There's this from today's Editor
& Publisher:
NEW YORK As an E&P "Pressing
Issues" column recently noted, rock star Neil Young is the son of a
famed Canadian journalist, so it should not surprise many that he
recently recorded a song in California with a very reportorial -- or at
least pundit -- feel to it.
It’s called “Impeach the President,” so there can be little question what it is about. Apparently it was recorded with a 100-voice choir. Rumors have circulated the past few days on the Web, but E&P has tracked down the strongest confirmation in a blog kept by Sherman Oaks, Ca. musician/singer Alicia Morgan. Previous reports quoted hints by Young and Jonathan Demme (who directed the new documentary “Heart of Gold”) that Neil was working on a hard-rocking political or “anti-Bush” CD. Last Friday, Morgan wrote on her LastLeftB4Hooterville blog that she had been “summoned” to a local studio to sing on the new record with 99 others. “I'm not going to give the whole thing away, but the first line of one of the songs was ‘Let's impeach the President...!’ (T)he whole thing is a classic beautiful protest record. The session was like being at a 12-hour peace rally. Every time new lyrics would come up on the screen, there were cheers, tears and applause. It was a spiritual experience. I can't believe my good fortune at being a part of this. Imagine! Like being at a 12-hour peace
rally! It would seem that halleluiahs are in order. The King of
(exclusively) D-Chord Rock'n'Roll has at last decided to save us from
ourselves.
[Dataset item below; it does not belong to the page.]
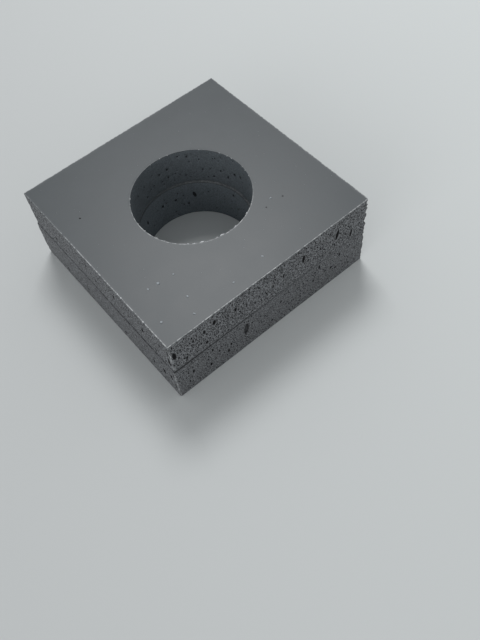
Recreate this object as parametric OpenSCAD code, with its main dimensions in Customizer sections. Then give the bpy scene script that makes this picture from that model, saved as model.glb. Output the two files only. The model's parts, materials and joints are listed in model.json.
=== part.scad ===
// Foam block: two square sheets of closed-cell foam, bonded face to face, with
// one round bore through both. All sizes are in millimetres. +Z is up and -Y is
// the front. The origin is at the middle of the block's lower face.

/* [Sheets] */
// Width of each sheet, left to right
sheet_w = 50.5; // [36:0.5:120]
// Depth of each sheet, front to back
sheet_d = 50; // [36:0.5:120]
// Thickness of the upper sheet
upper_t = 9.3; // [6:0.05:25]
// Thickness of the lower sheet
lower_t = 10.2; // [6:0.05:25]
// Thickness of the closed skin on both sides of a sheet, where no void opens
skin_t = 0.3; // [0.1:0.05:1]

/* [Bond] */
// Thickness of the adhesive film between the sheets
film_t = 0.12; // [0.05:0.01:0.5]
// How far the film stops short of the cut faces
film_setback = 0.35; // [0.1:0.05:2]
// How far the lower sheet is slipped to the left of the upper one
sheet_slip = 0.2; // [0:0.05:1]

/* [Bore] */
// Diameter of the bore
bore_d = 25; // [8:0.5:32]
// How far the bore's centre lies to the right of the block's middle
bore_right = 0.2; // [0:0.1:2]
// How far the bore's centre lies behind the block's middle
bore_back = 0.4; // [0:0.1:2]

/* [Voids] */
// Half the width of the narrowest scattered voids
void_min = 0.18; // [0.1:0.01:0.3]
// Half the width of the widest scattered voids
void_max = 0.36; // [0.3:0.01:0.5]
// Height of the most drawn-out scattered voids, in widths
void_draw = 3.4; // [1:0.1:5]
// Depth of every void below its cut face, in half-widths
void_depth = 1.3; // [0.5:0.1:2]
// Greatest lean of a void away from upright, in degrees
void_lean = 12; // [0:1:20]
// Area of outer cut face to each scattered void in the upper sheet
upper_area = 29; // [16:1:200]
// Area of outer cut face to each scattered void in the lower sheet
lower_area = 45; // [16:1:200]
// Area of bore wall to each scattered void in either sheet
bore_area = 103; // [30:1:200]

/* [Hidden] */
$fn = 160;
void_sides = 12;
foam_grey = [0.44, 0.46, 0.47];
film_grey = [0.20, 0.21, 0.22];

bore_r = bore_d / 2;
bore_run = PI * bore_d;
upper_base = lower_t + film_t;
cut_past = 1; // how far a cutter runs past the faces it opens
corner_clear = 1.5; // bare stretch of each cut face beside a corner
lone_clear = 1.2; // bare stretch to each side of a single large void
stray = 0.4; // how far a scattered void may lie from the middle of its stretch, as a share
upper_seed = 0.15; // where the upper sheet's scatter starts
lower_seed = 0.62; // where the lower sheet's scatter starts

// Steps of evenly spread sequences, which scatter without clumps or repeats
golden = (sqrt(5) - 1) / 2;
silver = sqrt(2) - 1;
bronze = (sqrt(13) - 3) / 2;

// The single large voids of the front face and the bore, each as
// [share of the way along, share of the way up the sheet, half-width, half-height, lean].
// The way along runs from -0.5 to 0.5, left to right. In the bore it is the turn from
// the bore's front, anticlockwise from above.
front_upper = [
    [-0.482, 0.56, 0.4, 1.2, -3], [-0.466, 0.4, 0.19, 0.43, 0], [-0.434, 0.2, 0.24, 0.47, 0],
    [-0.394, 0.6, 0.2, 0.43, 0], [-0.363, 0.31, 0.18, 0.38, 0], [-0.342, 0.63, 0.25, 0.58, 0],
    [-0.338, 0.21, 0.25, 0.5, 0], [-0.292, 0.7, 0.36, 0.76, 0], [-0.139, 0.47, 0.17, 0.6, 12],
    [-0.099, 0.33, 0.21, 0.38, 0], [-0.077, 0.43, 0.16, 0.45, 6], [-0.041, 0.35, 0.18, 0.34, 0],
    [-0.006, 0.42, 0.18, 0.64, 6], [0.049, 0.52, 0.21, 0.6, 8], [0.153, 0.58, 0.36, 1.15, 4],
    [0.177, 0.41, 0.2, 0.53, 0], [0.243, 0.5, 0.22, 0.36, 0], [0.293, 0.74, 0.22, 0.5, 6],
    [0.321, 0.26, 0.2, 0.42, 0], [0.334, 0.54, 0.44, 1.45, 10], [0.413, 0.25, 0.31, 1.1, 10]
];
front_lower = [
    [-0.444, 0.33, 0.2, 0.4, 0], [-0.336, 0.36, 0.28, 0.62, 0], [-0.318, 0.81, 0.22, 0.43, 0],
    [-0.29, 0.61, 0.19, 0.34, 0], [-0.246, 0.36, 0.26, 0.54, 0], [-0.23, 0.54, 0.22, 0.42, 0],
    [-0.148, 0.64, 0.48, 1.9, 4], [-0.016, 0.26, 0.26, 0.42, 0], [0.212, 0.55, 0.26, 0.36, 0],
    [0.278, 0.59, 0.22, 0.3, 0], [0.337, 0.44, 0.32, 0.36, 0], [0.358, 0.78, 0.22, 0.6, 0],
    [0.416, 0.26, 0.23, 0.31, 0]
];
bore_upper = [
    [0.247, 0.55, 0.24, 0.4, 0], [0.27, 0.49, 0.34, 0.36, 0], [0.318, 0.4, 0.2, 0.32, 0],
    [0.341, 0.16, 0.2, 0.28, 0], [0.41, 0.8, 0.18, 0.22, 0], [0.47, 0.58, 0.26, 0.3, 0],
    [0.496, 0.54, 0.2, 0.25, 0]
];
bore_lower = [
    [0.278, 0.82, 0.27, 0.33, 0], [0.404, 0.61, 0.34, 0.93, 12], [0.462, 0.57, 0.28, 0.36, 0],
    [-0.493, 0.6, 0.32, 0.4, 6]
];

function frac(x) = x - floor(x);

// A single large void's [place along, height, half-width, half-height, lean]
function placed(v, run, tall) = [v[0] * run, v[1] * tall, v[2], v[3], v[4]];

// Voids scattered over a face that is run long and tall high, one to each area, as
// [place along, height, half-width, half-height, lean]. Each keeps to its own stretch.
function scattered(run, tall, area, seed) =
    let (n = floor(run * tall / area))
    [for (i = [0 : n - 1])
        let (
            half_w = void_min + (void_max - void_min) * pow(frac(seed + i * silver), 2),
            half_h = half_w * (1 + (void_draw - 1) * frac(seed + i * bronze)),
            low = skin_t + half_h,
            place = (i + 0.5 + stray * (frac(seed + i * bronze) - 0.5)) / n - 0.5,
            lean = void_lean * (2 * frac(seed + i * silver) - 1)
        )
        [run * place, low + (tall - 2 * low) * frac(seed + i * golden), half_w, half_h, lean]];

function clear_of(v, singles) =
    len([for (s = singles) if (abs(s[0] - v[0]) < lone_clear) s]) == 0;

// The single large voids of a face, and the scattered ones that keep clear of them and
// of the bare stretch at each end of the run
function face_voids(run, tall, bare, area, seed, singles = []) =
    let (own = [for (s = singles) placed(s, run, tall)])
    concat(own, [for (v = scattered(run - 2 * bare, tall, area, seed)) if (clear_of(v, own)) v]);

function oval(half_w, half_h) =
    [for (k = [0 : void_sides - 1])
        let (turn = 360 * (k + 0.5) / void_sides)
        [half_w * cos(turn), half_h * sin(turn)]];

// A void: an upright oval pocket, drawn out as the foam rose, sunk below a cut face
// that looks along -Y
module void_pocket(half_w, half_h, lean) {
    rotate([90, 0, 0])
        rotate([0, 0, lean])
            linear_extrude(height = 2 * void_depth * half_w, center = true)
                polygon(oval(half_w, half_h));
}

// The voids of the cut face on one side of a sheet, which is turned from the front
// anticlockwise from above: wide across, and as far from the Z axis as out
module side_voids(turn, wide, out, tall, area, seed, singles = []) {
    rotate([0, 0, turn])
        for (v = face_voids(wide, tall, corner_clear, area, seed + turn * golden, singles))
            translate([v[0], -out, v[1]])
                void_pocket(v[2], v[3], v[4]);
}

// The voids of the bore's wall in one sheet
module bore_voids(tall, seed, singles) {
    for (v = face_voids(bore_run, tall, 0, bore_area, seed, singles))
        rotate([0, 0, 360 * v[0] / bore_run])
            translate([0, -bore_r, v[1]])
                void_pocket(v[2], v[3], v[4]);
}

// The bore's cutter, on the block's own axes
module bore_cutter(h) {
    translate([bore_right, bore_back, -cut_past])
        cylinder(h = h + 2 * cut_past, r = bore_r);
}

// One sheet, cut and bored, with the voids that the cuts opened. Its outline is moved
// aside by shift, and the bore stays on the block's own axis.
module sheet(tall, shift, area, seed, front, in_bore) {
    difference() {
        translate([shift - sheet_w / 2, -sheet_d / 2, 0])
            cube([sheet_w, sheet_d, tall]);
        bore_cutter(tall);
        translate([shift, 0, 0]) {
            side_voids(0, sheet_w, sheet_d / 2, tall, area, seed, front);
            side_voids(90, sheet_d, sheet_w / 2, tall, area, seed);
            side_voids(180, sheet_w, sheet_d / 2, tall, area, seed);
            side_voids(270, sheet_d, sheet_w / 2, tall, area, seed);
        }
        translate([bore_right, bore_back, 0])
            bore_voids(tall, seed, in_bore);
    }
}

module upper_sheet() {
    color(foam_grey)
        translate([0, 0, upper_base])
            sheet(upper_t, sheet_slip / 2, upper_area, upper_seed, front_upper, bore_upper);
}

module lower_sheet() {
    color(foam_grey)
        sheet(lower_t, -sheet_slip / 2, lower_area, lower_seed, front_lower, bore_lower);
}

// The film lies where the two sheets face each other, short of their cut faces,
// so that a fine groove runs round the block at the joint
module bond_film() {
    film_w = sheet_w - sheet_slip - 2 * film_setback;
    film_d = sheet_d - 2 * film_setback;
    color(film_grey)
        translate([0, 0, lower_t])
            difference() {
                translate([-film_w / 2, -film_d / 2, 0])
                    cube([film_w, film_d, film_t]);
                bore_cutter(film_t);
            }
}

upper_sheet();
bond_film();
lower_sheet();
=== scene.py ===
import json
import math
import random

import bpy
from mathutils import Matrix, Vector, noise
from mathutils.geometry import delaunay_2d_cdt

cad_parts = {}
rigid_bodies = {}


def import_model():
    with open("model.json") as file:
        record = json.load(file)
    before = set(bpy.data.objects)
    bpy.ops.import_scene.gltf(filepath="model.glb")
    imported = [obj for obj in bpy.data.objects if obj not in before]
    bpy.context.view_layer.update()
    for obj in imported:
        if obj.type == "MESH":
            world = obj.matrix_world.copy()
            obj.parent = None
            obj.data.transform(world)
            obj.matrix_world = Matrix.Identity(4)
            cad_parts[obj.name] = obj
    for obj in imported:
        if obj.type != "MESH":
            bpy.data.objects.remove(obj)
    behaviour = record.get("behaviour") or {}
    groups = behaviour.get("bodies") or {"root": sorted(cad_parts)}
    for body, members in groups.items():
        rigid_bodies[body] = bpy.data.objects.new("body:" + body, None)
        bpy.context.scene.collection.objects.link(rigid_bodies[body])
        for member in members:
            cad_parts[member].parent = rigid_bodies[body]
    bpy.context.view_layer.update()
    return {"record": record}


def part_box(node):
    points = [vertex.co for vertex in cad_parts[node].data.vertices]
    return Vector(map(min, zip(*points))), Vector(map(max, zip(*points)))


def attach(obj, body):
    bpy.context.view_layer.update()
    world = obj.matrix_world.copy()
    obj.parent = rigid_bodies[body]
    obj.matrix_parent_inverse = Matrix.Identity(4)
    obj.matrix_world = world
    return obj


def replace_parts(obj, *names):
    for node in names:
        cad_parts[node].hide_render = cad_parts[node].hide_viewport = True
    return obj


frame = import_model()

# Lengths below are in millimetres in the model's own frame, and MM turns them into metres.
MM = 0.001

# The edges of the cut faces
LIP = 0.1  # radius of a skin's edge
LIP_ARC = math.pi / 2 * LIP  # its developed length
LIP_ROWS = (0.0, 0.33, 0.66, 1.0)  # rows of points on it, as shares of that length
LIP_SPREAD, LIP_WAVES = 0.35, 1.9  # share by which the radius varies, and how fast
SHARP_LIP, RUBBED_LIP = 0.1, 1.9  # radius of the edges at the joint, in lips
BURR, BURR_WAVES = 0.035, 2.7  # height of the burr on upper edges, and how fast it varies
CORNER_R = 0.18  # radius of an upright corner between two cut faces
WOBBLE, WOBBLE_WAVES, WOBBLE_RISE = 0.03, 0.12, 0.25  # slow wander of the blade

# The spacing of the points
STEP_ALONG, STEP_UP = 0.45, 0.5  # along a skin's edge, and up the seam of a cut face
NEAR_CORNER = (0, 0.06, 0.12, 0.18, 0.27, 0.38, 0.52)  # along an edge, from a corner
COLUMNS = (0.06, 0.12, 0.24, 0.38, 0.52, 0.7)  # to the upright lines beside a corner
COLUMN_JITTER, SKIN_JITTER = 0.3, 0.2  # unevenness, in steps
SKIN_STEP, SKIN_CLEAR = 1.5, 0.9  # across a skin, and how far from its edge that starts
SKIN_RINGS = ((0.14, 1), (0.45, 2))  # rings inside that edge, with one point in so many
SKIN_RIPPLE = 0.005  # height of the skin's slow ripples
JOIN_WITHIN = 1e-7  # nearer places are one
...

It was always a possibility but almost never a hope. He
seemed too aloof and self-consciously spiritual to share his effulgent
wisdom with the uninitiated (i.e., non-Canadians). But now we can
assert that the great moment has arrived, and we can confirm it as fact
because we've managed to obtain the lyrics for this song of all songs
from a mole at the recording studio. (If you have any objections to
this transaction, read the Judas Gospel according to National Geographic. Then you'll
understand.) We've also been told that the tune -- like all Neil Young
songs -- bears a close resemblance to Young's classic Round and Round. Enjoy:
Let's impeach the President
Lock him up for all his crimes Make him suffer all his days And bring back better times. Listen to the dead boy's mom, Bring the army murderers home Let Iraq's insurgents win And end imperial sin. The Hundred-Woman Chorus: Down and down and down he comes
From Canada to save the dumb Americans. He's Neil, the One. His voice is like mosquito wings It whines and weeps and always stings Republicans. He knows how all of us should be, He always tells the truth in D. He'll crack the teeth of Condi's Bush, Abort Satanic Christians. He's Neil, the One. Let's impeach the President He killed Iraqi wives and kids He lied to fool us into war For dirty oil and greedy Yids. Listen to the Towers' song Listen humbly, hard and long The truth explodes just like a bomb The accusations of Islam. Let's impeach the President Let's restore the wronged Saddam He only fought to slow the beast That stalked the God of Peace. Listen to the stern imam, Recite the Protocols o'Zion The world will never be at peace Till Israel's occupation cease. Chorus. Let's impeach the President Let's let Arabs spill their grief In gore, blood shed and severed heads. Listen to the suicides The poetry of dynamite They only hate the cross and Jews The rest of us are cool. Listen to bin Laden's tapes He only wants to end the rape of Islam's precious sacred sites And put to death those filthy kikes. Let's impeach the President Let's impeach the President Let's impeach the President Bring back the wronged Saddam Apologize to everyone Submit to Allah and Islam. Chorus: Down and down and down he comes
From Canada to save the dumb Americans. He's Neil, the One. His voice is like mosquito wings It whines and weeps and always stings Republicans. He knows how all of us should be, He always tells the truth in D. He'll crack the teeth of Condi's Bush, Abort Satanic Christians. He's Neil, the One. Wow. That kind of says it all for the peace-loving set, doesn't it? Thank you, Neil. You may not be young anymore, but you sure are fun.